Creative content or advert? It’s increasingly hard to tell

A new, short film premiered recently by Spanish brewer Estrella Damn is a conundrum. Is it a 15 minute advert for their product, is it a very expensive piece of product placement or is it something else entirely?

It is a perfect example of how companies with something to sell need to be creative in new ways to appeal to an audience who no longer have to sit passively through commercial breaks.

With more and more on demand viewers avoiding adverts altogether, the ‘this is what we sell and this is why you should buy it’ approach is becoming less and less effective.

‘The Little Things’ starring Hollywood stalwart Jean Reno and rising star Laia Costa would certainly not be cheap.

But it is not Estrella’s first venture into this hybrid area of marketing. Last year they premiered Fifty Shades of Grey star Dakota Johnson in ‘Vale’. With sales soaring on the back of this, they have clearly decided that it was money well spent.

Set in the Mediterranean, Reno, true to character, plays a grumpy actor, Bertrand. His guide during filming breaks is Laia, played by Costa. Bertrand, initially aloof, thaws little by little as the relationship between the pair grows, usually lubricated by a few bottles of Estrella of course.

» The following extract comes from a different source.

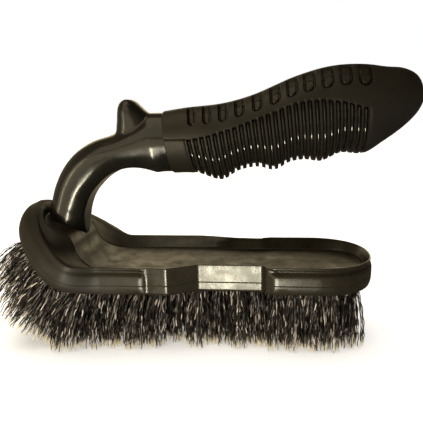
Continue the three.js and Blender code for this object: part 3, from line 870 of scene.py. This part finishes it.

But this is not an advert, it is a proper short film. It has plot, characters that are developed through the course of the story, A list actors and an award winning director in Alberto Rodríguez, along with a properly touching, if not unexpected conclusion.

Released online. The film’s content ever so subtly highlights the brand’s ethos of gastronomy, friendship and culture.

It is a direct appeal to those viewers used to watching content they what to watch, when they want and it’s working, with over five million views in in first month. Why try and piggyback with a 30 second slot during the break of someone else’s show when you can be the show?

With the growth in on demand viewing and growing fickleness of consumers viewing habits, this blurring of lines between what is entertainment content and what is a commercial trying to sell you something  will only grow.

Should we be concerned about the subliminal nature of this shift though?